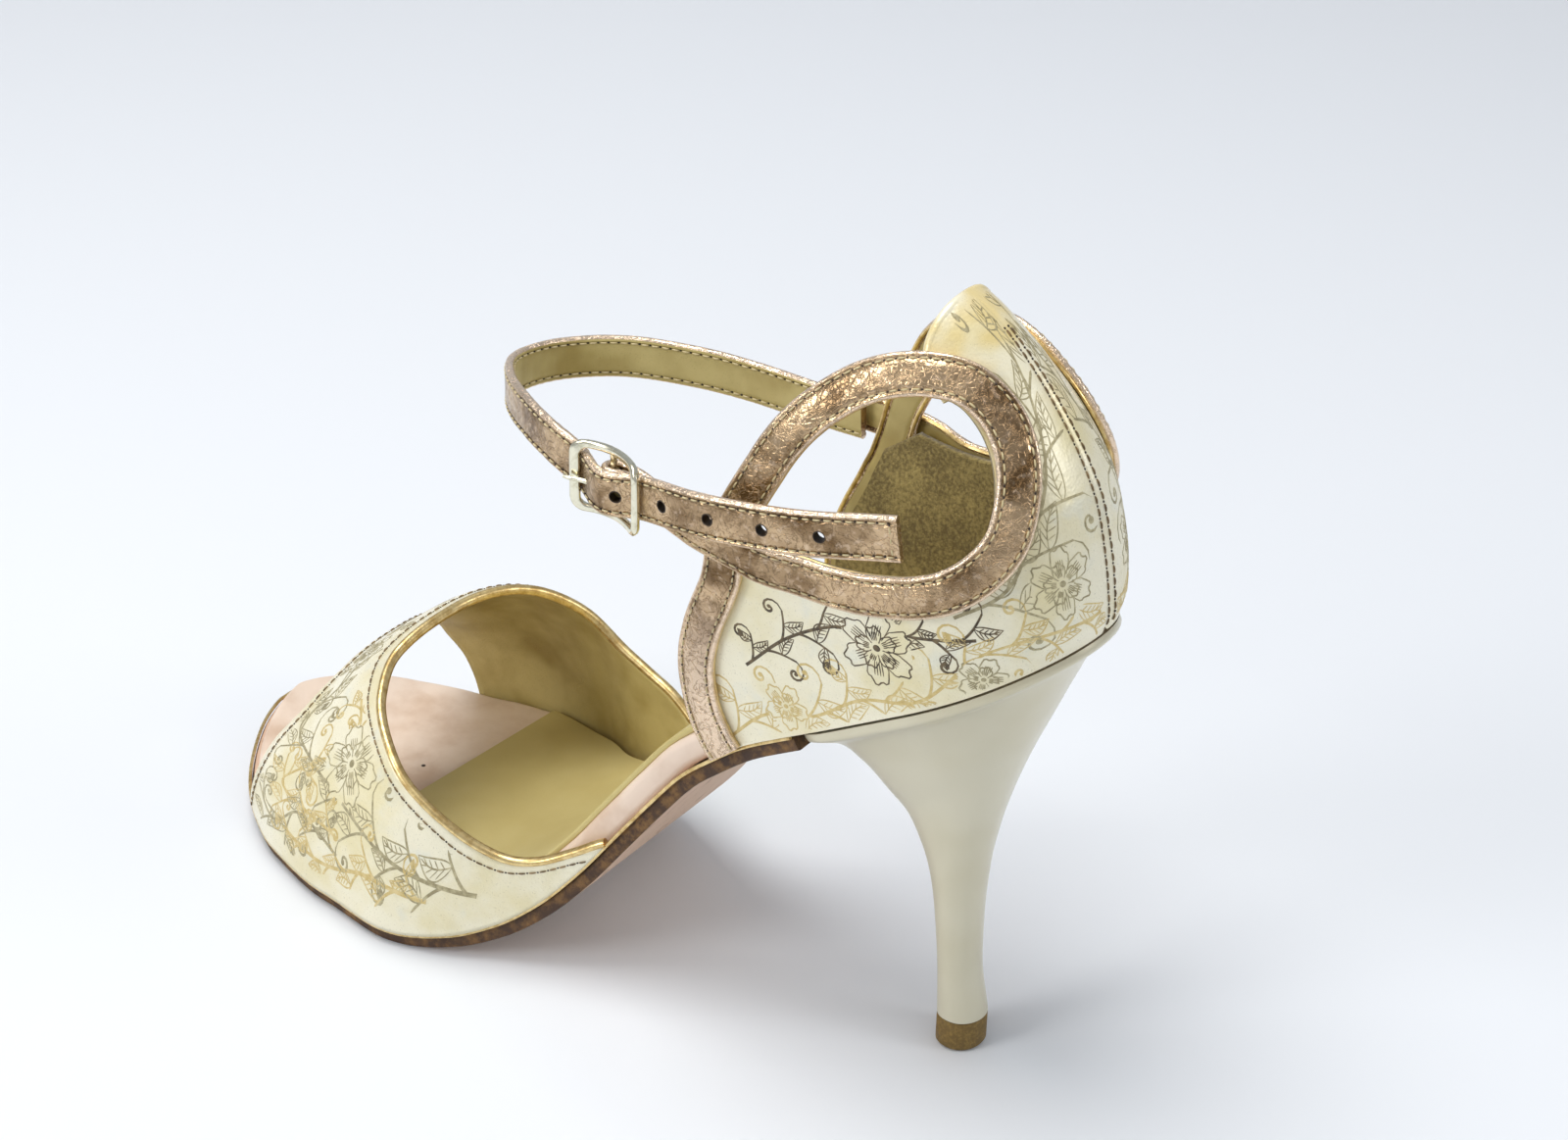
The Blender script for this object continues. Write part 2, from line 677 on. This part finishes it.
def ribbon_route(side, tail):
    """The ribbon's middle line in side view: up the front band, round the ring, over itself and on."""
    foot = band_path[0]
    start = np.array([[foot[0], float(feather(foot[0])) + clearance]])
    ends = np.array([crossing_ahead, crossing_height]) + tail
    joined = np.vstack([start, band_path[3:-3:6], ring_paths[side][5:-2:6], ends])
    flat = path(joined, ribbon_step)
    length = np.linspace(0, 1, len(flat))
    # Where the ribbon comes back to the crossing it rises over its own first run
    near_end = np.linalg.norm(flat - (crossing_ahead, crossing_height), axis=1)
    over = smoothstep((ribbon_width * 2.2 - near_end) / (ribbon_width * 1.2)) * (length > 0.6)
    over = np.where((length > 0.6) & (flat[:, 0] > crossing_ahead), 1, over)
    rest = ribbon_gap + ribbon_thickness / 2
    return on_counter(flat, side, rest + over * (ribbon_thickness + clearance))


def tack(ribbon, side):
    """Joins the two runs of a ribbon where they cross."""
    at = np.array([[crossing_ahead, crossing_height]])
    middle_point, normal = on_counter(at, side, np.array([ribbon_gap + ribbon_thickness + clearance / 2]))
    size = ribbon_width * 0.45
    depth = ribbon_thickness + clearance
    bpy.ops.mesh.primitive_cube_add(size=1)
    block = bpy.context.object
    block.name = ribbon.name + "_tack"
    block.scale = (depth, size, size)
    block.rotation_euler = (0, 0, math.atan2(normal[0, 1], normal[0, 0]))
    block.location = middle_point[0]
    cut(ribbon, block, "UNION")


bar_point = np.array([-(buckle_out - buckle_drop), buckle_ahead, buckle_level])


def make_ribbon_lateral():
    centres, normals = ribbon_route(-1, np.array([[0.0050, 0.0012]]))
    # Past the crossing the ribbon runs to the buckle and folds round its middle bar
    hold = buckle_bar + clearance + ribbon_thickness / 2
    leg = ribbon_thickness + clearance
    run = bar_point + (hold + 0.0002, -0.0035, -0.0003)
    turn = np.linspace(-0.35, math.pi + 0.25, 9)
    fold = bar_point + hold * np.stack([np.cos(turn), np.sin(turn), 0 * turn], axis=-1)
    back = bar_point + (hold - leg, -0.0052, -0.0003)
    fine_step = 0.0011
    loose = path(np.vstack([centres[-2:], run, fold, back]), fine_step)
    loose = loose[loose[:, 1] > centres[-1, 1] + 0.7 * fine_step]
    level = side_normals(loose, normals[-1])
    made = sweep(
        "ribbon_lateral", np.vstack([centres[:-1], loose]), np.vstack([normals[:-1], level]),
        ribbon_width, ribbon_thickness, metallic_leather,
    )
    tack(made, -1)
    # The prong's slot in the fold
    bpy.ops.mesh.primitive_cube_add(size=1)
    slot = bpy.context.object
    slot.name = "prong_slot"
    slot.scale = (0.0072, 0.0076, 2 * (prong_wire + 2 * clearance))
    slot.location = bar_point + (0, 0.0004, 0)
    cut(made, slot)
    return made


def make_ribbon_medial():
    tail = np.array([[0.45 * tail_medial, -tail_fall / 2], [tail_medial, -tail_fall]])
    centres, normals = ribbon_route(1, tail)
    made = sweep("ribbon_medial", centres, normals, ribbon_width, ribbon_thickness, metallic_leather)
    tack(made, 1)
    return made


def strap_route():
    """The strap's middle line from the inner crossing round the ankle to its free end.

    It lies under the buckle's end bars and over its middle one.
    """
    under_bar = buckle_wire + clearance + strap_thickness / 2
    over_bar = buckle_bar + 2 * clearance + ribbon_thickness + strap_thickness / 2
    bar_out = buckle_out - buckle_drop
    reach = buckle_length / 2
    layer = np.array([ribbon_thickness - clearance - strap_thickness / 2])
    sewn = np.array([crossing_ahead, crossing_height]) + tail_medial * strap_sewn + (0, -tail_fall)
    start, following = on_counter(sewn, 1, layer)[0]
    arc, end = strap_arc, strap_end
    height = (
        arc["inner"] * strap_height_inner + arc["front"] * strap_height_front
        + arc["outer"] * strap_height_outer + arc["lift"]
    )
    round_ankle = np.stack([arc["across"] * strap_half_width, arc["ahead"] * strap_front, height], axis=-1)
    through_buckle = np.array([
        (-0.93 * strap_half_width, 0.745 * strap_front, buckle_level + 0.0025),
        (-(buckle_out - buckle_sweep - under_bar), buckle_ahead + reach, buckle_level + 0.0007),
        (-(bar_out + over_bar), buckle_ahead, buckle_level),
        (-(buckle_out + buckle_sweep - under_bar), buckle_ahead - reach, buckle_level + 0.0006),
    ])
    loose = np.stack([-buckle_out - end["out"], crossing_ahead + end["ahead"], buckle_level + end["up"]], axis=-1)
    return np.vstack([start, following, round_ankle, through_buckle, loose])


def make_ankle_strap():
    fine = path(strap_route(), 0.0003)
    length = np.linspace(0, 0.0003 * (len(fine) - 1), len(fine))
    # The prong passes the strap a little ahead of the middle bar
    outer = fine[:, 0] < 0
    first = np.argmin(np.where(outer, np.abs(fine[:, 1] - buckle_ahead - 0.0030), 1))
    holes = length[first] + np.append(0, first_pitch + hole_pitch * np.arange(hole_count - 1))
    last = holes[-1] + free_end
    count = int(round(last / ribbon_step))
    at = np.linspace(0, min(last, length[-1]), count + 1)
    centres = np.stack([np.interp(at, length, fine[:, i]) for i in range(3)], axis=-1)
    normals = side_normals(centres, np.array([1.0, 0, 0]))
    made = sweep(
        "ankle_strap", centres, normals, strap_width, strap_thickness, metallic_leather
    )
    for number, place in enumerate(holes):
        point = np.array([np.interp(place, length, fine[:, i]) for i in range(3)])
        ahead = np.array([np.interp(place + 0.001, length, fine[:, i]) for i in range(3)])
        heading = math.atan2(*(ahead - point)[1::-1])
        bpy.ops.mesh.primitive_cylinder_add(vertices=12, radius=hole_radius, depth=0.008)
        punch = bpy.context.object
        punch.name = f"strap_hole_{number + 1}"
        punch.rotation_euler = (math.pi / 2, 0, heading)
        if number == 0:
            punch.scale = (2.5, 1, 1)
        punch.location = point
        cut(made, punch)
    return made


# Buckle
def wire(name, points, radius, surface, closed=False):
    """A round wire as a mesh, with its caps welded."""
    curve = bpy.data.curves.new(name, "CURVE")
    curve.dimensions = "3D"
    spline = curve.splines.new("POLY")
    spline.points.add(len(points) - 1)
    for knot, point in zip(spline.points, points):
        knot.co = (*point, 1)
    spline.use_cyclic_u = closed
    curve.bevel_depth = radius
    curve.bevel_resolution = 2
    curve.use_fill_caps = not closed
    guide = bpy.data.objects.new(name + "_guide", curve)
    cutters.objects.link(guide)
    bpy.context.view_layer.update()
    graph = bpy.context.evaluated_depsgraph_get()
    mesh = bpy.data.meshes.new_from_object(guide.evaluated_get(graph))
    bpy.data.objects.remove(guide, do_unlink=True)
    build = bmesh.new()
    build.from_mesh(mesh)
    bmesh.ops.remove_doubles(build, verts=build.verts, dist=1e-6)
    bmesh.ops.recalc_face_normals(build, faces=build.faces)
    build.to_mesh(mesh)
    build.free()
    mesh.materials.clear()
    mesh.materials.append(surface)
    mesh.shade_smooth()
    made = bpy.data.objects.new(name, mesh)
    shoe.objects.link(made)
    return made


def buckle_point(ahead, up):
    """A point of the bowed frame, ahead of and above its middle."""
    share = ahead / (buckle_length / 2)
    out = buckle_out - buckle_sweep * share - buckle_drop * (1 - share**2)
    return np.array([-out, buckle_ahead + ahead, buckle_level + up])


def make_buckle_frame():
    half_long, half_high = buckle_length / 2, buckle_height / 2
    outline_points = []
    for along_sign, up_sign, start in ((1, 1, 0), (-1, 1, 90), (-1, -1, 180), (1, -1, 270)):
        for turn in np.radians(np.linspace(start, start + 90, 5)):
            outline_points.append(buckle_point(
                along_sign * (half_long - buckle_corner) + buckle_corner * math.cos(turn),
                up_sign * (half_high - buckle_corner) + buckle_corner * math.sin(turn),
            ))
        if along_sign == up_sign:
            for share in (0.6, 0.2, -0.2, -0.6):
                outline_points.append(buckle_point(
                    along_sign * share * half_long, up_sign * half_high
                ))
    frame = wire("buckle_frame", outline_points, buckle_wire, nickel, closed=True)
    bar = wire(
        "middle_bar", [buckle_point(0, -half_high), buckle_point(0, half_high)], buckle_bar, nickel
    )
    cut(frame, bar, "UNION")
    return frame


def make_buckle_prong():
    """A wire hooked round the middle bar, through the strap's hole and onto the front bar."""
    hold = buckle_bar + clearance + prong_wire
    turn = np.linspace(0.30 * math.pi, -1.0 * math.pi, 12)
    hook = bar_point + hold * np.stack([np.cos(turn), np.sin(turn), 0 * turn], axis=-1)
    front_bar = buckle_point(buckle_length / 2, 0)
    over = buckle_wire + clearance + prong_wire
    tip = front_bar + (-over, 0.0012, 0)
    shank = [hook[-1] + (tip - hook[-1]) * share for share in (0.3, 0.65)]
    points = np.vstack([hook, shank, [front_bar + (-over, 0, 0)], [tip]])
    return wire("buckle_prong", points, prong_wire, nickel)


make_outsole()
make_insole()
make_sock()
make_heel()
make_top_lift()
make_vamp()
make_quarter()
make_ribbon_lateral()
make_ribbon_medial()
make_ankle_strap()
make_buckle_frame()
make_buckle_prong()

++++++++++

Verbatim output is expected for the lines from the start of the data to the line in which "return on_counter(flat, side, rest" appears, both included.

* [RESPONSE TO THE TASK]
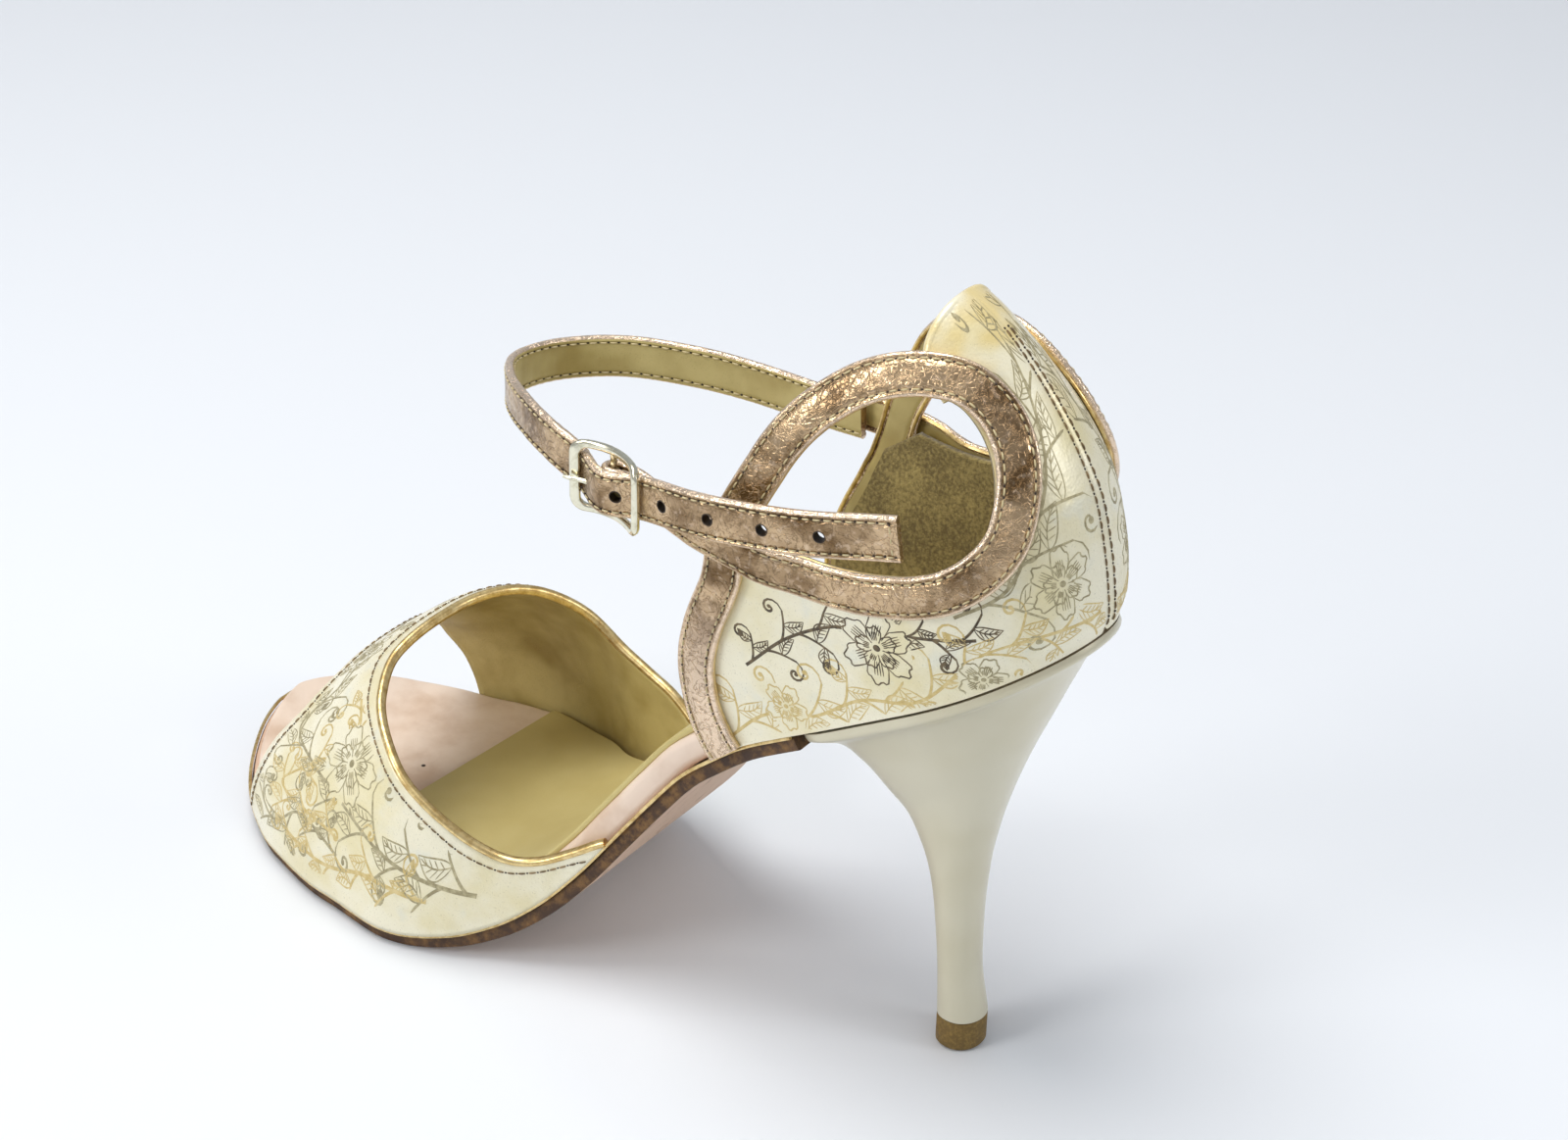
The Blender script for this object continues. Write part 2, from line 677 on. This part finishes it.
def ribbon_route(side, tail):
    """The ribbon's middle line in side view: up the front band, round the ring, over itself and on."""
    foot = band_path[0]
    start = np.array([[foot[0], float(feather(foot[0])) + clearance]])
    ends = np.array([crossing_ahead, crossing_height]) + tail
    joined = np.vstack([start, band_path[3:-3:6], ring_paths[side][5:-2:6], ends])
    flat = path(joined, ribbon_step)
    length = np.linspace(0, 1, len(flat))
    # Where the ribbon comes back to the crossing it rises over its own first run
    near_end = np.linalg.norm(flat - (crossing_ahead, crossing_height), axis=1)
    over = smoothstep((ribbon_width * 2.2 - near_end) / (ribbon_width * 1.2)) * (length > 0.6)
    over = np.where((length > 0.6) & (flat[:, 0] > crossing_ahead), 1, over)
    rest = ribbon_gap + ribbon_thickness / 2
    return on_counter(flat, side, rest + over * (ribbon_thickness + clearance))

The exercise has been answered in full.